• [Instructions to follow] Isolate every line in the data with the string "into" and copy it.

• [Data for this task]
▬▬▬▬▬▬
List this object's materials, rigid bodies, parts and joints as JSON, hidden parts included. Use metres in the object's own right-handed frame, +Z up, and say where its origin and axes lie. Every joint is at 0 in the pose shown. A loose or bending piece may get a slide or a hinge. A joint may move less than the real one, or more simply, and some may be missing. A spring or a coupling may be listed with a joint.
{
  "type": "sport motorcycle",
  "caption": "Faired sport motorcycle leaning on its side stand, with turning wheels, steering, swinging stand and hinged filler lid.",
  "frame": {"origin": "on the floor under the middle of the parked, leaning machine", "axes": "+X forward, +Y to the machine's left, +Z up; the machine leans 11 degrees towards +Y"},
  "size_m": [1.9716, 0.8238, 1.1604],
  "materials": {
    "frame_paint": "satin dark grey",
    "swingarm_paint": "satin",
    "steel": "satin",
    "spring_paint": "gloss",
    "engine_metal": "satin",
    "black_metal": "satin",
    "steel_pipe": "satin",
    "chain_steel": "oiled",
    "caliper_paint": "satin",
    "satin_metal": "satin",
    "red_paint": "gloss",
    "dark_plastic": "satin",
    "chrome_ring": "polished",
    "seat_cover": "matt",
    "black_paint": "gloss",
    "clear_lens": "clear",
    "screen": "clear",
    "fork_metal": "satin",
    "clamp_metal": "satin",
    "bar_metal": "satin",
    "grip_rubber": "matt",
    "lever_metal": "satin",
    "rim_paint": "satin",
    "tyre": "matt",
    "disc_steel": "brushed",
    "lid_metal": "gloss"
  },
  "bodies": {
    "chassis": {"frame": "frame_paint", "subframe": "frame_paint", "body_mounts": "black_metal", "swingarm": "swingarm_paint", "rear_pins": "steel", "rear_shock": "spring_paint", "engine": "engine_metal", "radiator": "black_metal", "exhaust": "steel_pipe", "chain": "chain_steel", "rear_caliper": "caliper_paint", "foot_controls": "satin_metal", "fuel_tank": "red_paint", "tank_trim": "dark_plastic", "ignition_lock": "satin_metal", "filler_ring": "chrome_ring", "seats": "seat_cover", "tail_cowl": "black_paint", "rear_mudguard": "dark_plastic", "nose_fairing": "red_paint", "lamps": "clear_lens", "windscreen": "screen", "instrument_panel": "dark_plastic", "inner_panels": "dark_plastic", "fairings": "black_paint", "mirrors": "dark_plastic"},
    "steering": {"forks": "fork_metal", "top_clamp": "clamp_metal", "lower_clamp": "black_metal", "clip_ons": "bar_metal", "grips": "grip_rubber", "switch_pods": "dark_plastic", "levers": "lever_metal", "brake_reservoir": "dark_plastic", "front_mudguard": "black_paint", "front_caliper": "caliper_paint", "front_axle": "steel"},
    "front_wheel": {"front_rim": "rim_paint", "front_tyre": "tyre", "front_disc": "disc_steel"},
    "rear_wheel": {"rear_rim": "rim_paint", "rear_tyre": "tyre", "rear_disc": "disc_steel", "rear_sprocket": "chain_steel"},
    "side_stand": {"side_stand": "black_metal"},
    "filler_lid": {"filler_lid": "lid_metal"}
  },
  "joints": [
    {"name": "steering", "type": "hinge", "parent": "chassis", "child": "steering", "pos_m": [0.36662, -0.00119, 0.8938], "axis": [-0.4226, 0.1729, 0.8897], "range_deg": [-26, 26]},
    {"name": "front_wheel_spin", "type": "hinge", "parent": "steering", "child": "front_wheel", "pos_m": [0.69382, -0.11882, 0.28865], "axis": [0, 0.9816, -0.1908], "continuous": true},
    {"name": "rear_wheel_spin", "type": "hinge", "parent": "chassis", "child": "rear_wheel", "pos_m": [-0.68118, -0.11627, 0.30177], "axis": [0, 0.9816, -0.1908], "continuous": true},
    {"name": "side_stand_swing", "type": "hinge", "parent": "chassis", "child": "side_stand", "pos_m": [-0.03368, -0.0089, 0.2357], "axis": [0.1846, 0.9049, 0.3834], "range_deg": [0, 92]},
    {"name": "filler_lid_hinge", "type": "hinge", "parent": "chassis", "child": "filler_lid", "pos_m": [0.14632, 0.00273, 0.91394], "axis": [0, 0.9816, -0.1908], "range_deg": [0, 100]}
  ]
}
▬▬▬▬▬▬
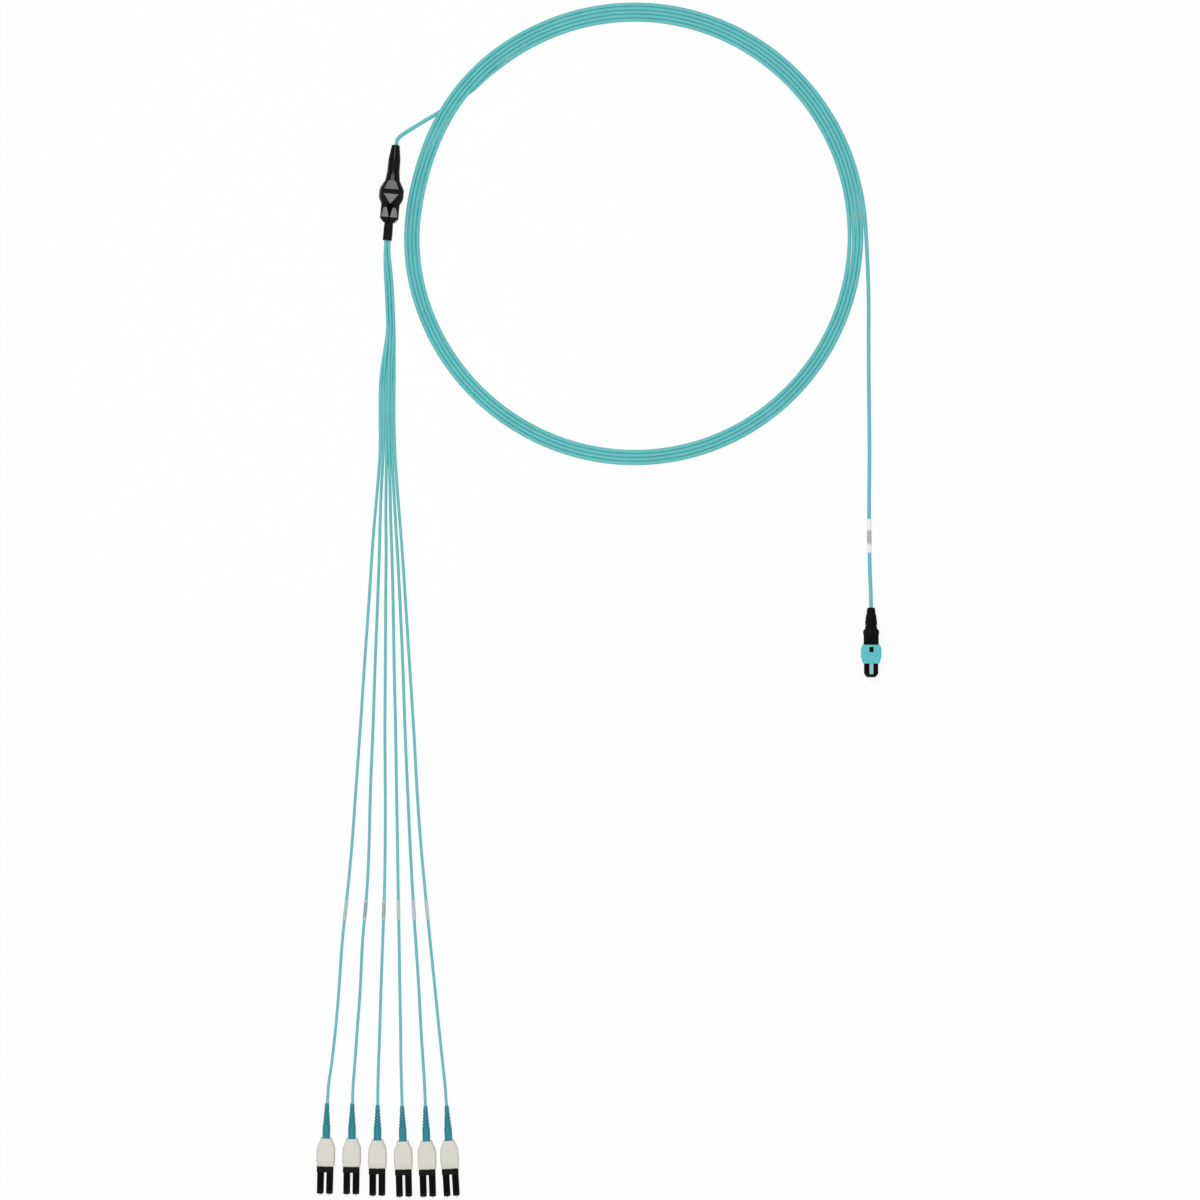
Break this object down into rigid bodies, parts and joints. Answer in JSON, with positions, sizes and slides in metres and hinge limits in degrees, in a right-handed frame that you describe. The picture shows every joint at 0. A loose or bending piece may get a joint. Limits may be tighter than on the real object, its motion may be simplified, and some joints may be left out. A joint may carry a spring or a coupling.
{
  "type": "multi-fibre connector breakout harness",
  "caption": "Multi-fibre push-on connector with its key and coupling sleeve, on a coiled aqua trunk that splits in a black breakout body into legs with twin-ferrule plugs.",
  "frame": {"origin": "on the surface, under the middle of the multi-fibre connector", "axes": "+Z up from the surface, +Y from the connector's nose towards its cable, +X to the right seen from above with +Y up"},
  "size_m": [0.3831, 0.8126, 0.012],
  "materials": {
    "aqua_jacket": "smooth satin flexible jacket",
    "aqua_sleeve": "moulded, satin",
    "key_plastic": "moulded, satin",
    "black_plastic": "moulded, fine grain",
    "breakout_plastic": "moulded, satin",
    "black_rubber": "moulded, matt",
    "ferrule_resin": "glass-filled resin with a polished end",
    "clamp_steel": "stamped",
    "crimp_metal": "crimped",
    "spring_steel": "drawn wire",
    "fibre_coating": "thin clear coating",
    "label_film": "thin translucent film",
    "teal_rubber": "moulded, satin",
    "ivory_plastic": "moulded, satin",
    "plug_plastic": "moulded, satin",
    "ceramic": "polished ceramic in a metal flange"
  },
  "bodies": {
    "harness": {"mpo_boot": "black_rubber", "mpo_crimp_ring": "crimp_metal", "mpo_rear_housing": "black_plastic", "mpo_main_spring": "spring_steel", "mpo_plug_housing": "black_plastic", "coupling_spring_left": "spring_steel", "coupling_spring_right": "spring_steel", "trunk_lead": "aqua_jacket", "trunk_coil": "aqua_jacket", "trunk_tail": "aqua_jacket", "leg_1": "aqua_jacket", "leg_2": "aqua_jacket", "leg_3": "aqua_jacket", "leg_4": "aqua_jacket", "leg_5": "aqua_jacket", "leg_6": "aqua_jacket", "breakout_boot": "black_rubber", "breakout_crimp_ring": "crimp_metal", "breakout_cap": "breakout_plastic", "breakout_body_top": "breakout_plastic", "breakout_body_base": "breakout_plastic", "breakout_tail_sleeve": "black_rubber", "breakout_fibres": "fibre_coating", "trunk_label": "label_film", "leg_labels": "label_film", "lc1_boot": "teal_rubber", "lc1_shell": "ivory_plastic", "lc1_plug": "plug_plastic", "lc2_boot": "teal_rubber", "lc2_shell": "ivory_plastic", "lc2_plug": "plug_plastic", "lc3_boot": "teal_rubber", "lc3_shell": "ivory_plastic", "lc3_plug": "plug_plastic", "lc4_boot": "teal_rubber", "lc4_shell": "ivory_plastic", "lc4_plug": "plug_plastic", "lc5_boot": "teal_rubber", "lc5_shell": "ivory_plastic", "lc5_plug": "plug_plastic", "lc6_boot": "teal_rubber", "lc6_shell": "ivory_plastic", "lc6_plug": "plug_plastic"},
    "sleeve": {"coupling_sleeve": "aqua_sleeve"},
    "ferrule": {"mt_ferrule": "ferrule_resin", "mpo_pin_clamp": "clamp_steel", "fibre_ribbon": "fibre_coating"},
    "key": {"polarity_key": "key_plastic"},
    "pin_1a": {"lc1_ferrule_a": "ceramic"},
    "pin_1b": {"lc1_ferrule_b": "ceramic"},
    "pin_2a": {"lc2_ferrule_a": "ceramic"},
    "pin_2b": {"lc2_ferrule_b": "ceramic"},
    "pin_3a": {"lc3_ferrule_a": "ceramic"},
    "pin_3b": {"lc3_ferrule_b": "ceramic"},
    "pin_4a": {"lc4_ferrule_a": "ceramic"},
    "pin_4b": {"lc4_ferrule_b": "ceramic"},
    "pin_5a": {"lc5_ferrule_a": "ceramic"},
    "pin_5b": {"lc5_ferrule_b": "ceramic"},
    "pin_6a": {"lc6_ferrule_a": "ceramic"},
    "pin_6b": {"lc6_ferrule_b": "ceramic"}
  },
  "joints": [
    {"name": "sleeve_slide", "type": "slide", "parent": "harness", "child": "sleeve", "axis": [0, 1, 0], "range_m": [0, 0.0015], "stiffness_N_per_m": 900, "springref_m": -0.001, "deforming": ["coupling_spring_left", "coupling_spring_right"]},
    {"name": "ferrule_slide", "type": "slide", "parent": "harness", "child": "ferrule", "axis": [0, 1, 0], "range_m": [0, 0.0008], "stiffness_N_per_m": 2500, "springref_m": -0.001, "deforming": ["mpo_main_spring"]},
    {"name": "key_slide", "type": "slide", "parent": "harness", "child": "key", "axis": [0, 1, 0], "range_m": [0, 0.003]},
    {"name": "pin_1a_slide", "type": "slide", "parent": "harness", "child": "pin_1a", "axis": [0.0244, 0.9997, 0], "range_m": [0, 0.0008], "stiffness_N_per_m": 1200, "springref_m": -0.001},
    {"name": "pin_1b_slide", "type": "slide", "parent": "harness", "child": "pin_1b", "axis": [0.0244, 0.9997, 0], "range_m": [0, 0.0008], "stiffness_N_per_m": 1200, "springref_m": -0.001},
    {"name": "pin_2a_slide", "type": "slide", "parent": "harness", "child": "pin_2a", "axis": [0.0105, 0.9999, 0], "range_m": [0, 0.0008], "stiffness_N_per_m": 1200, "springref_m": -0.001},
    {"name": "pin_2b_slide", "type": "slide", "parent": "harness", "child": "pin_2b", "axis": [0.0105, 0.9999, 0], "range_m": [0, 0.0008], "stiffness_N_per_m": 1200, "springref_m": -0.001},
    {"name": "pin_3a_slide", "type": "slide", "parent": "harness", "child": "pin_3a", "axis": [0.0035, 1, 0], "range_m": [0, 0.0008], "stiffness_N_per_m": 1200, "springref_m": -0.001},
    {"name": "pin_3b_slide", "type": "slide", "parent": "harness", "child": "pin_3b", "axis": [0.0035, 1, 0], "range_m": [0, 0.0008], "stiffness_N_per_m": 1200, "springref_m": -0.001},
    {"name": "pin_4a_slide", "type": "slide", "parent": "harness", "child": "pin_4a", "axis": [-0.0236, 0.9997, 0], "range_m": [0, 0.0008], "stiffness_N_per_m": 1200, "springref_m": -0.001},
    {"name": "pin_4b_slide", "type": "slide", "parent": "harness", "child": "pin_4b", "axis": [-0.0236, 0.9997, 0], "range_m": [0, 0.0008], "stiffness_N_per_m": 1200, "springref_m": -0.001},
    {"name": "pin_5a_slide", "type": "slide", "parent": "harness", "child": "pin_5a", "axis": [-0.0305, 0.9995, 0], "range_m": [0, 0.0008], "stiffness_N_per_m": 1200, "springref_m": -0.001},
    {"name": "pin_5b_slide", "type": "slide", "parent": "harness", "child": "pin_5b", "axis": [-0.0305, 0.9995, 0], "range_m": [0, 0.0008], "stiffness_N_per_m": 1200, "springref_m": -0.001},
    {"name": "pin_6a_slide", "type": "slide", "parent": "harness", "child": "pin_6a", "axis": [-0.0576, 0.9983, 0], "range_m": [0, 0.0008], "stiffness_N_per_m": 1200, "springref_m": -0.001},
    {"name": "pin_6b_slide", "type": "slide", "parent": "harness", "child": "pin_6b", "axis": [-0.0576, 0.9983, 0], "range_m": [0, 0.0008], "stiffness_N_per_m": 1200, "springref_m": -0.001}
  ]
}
▬▬▬▬▬▬
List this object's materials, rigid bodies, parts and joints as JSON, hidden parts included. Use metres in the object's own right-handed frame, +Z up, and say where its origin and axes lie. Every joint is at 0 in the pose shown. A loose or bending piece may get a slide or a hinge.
▬▬▬▬▬▬
• [Task answer]
Break this object down into rigid bodies, parts and joints. Answer in JSON, with positions, sizes and slides in metres and hinge limits in degrees, in a right-handed frame that you describe. The picture shows every joint at 0. A loose or bending piece may get a joint. Limits may be tighter than on the real object, its motion may be simplified, and some joints may be left out. A joint may carry a spring or a coupling.
  "caption": "Multi-fibre push-on connector with its key and coupling sleeve, on a coiled aqua trunk that splits in a black breakout body into legs with twin-ferrule plugs.",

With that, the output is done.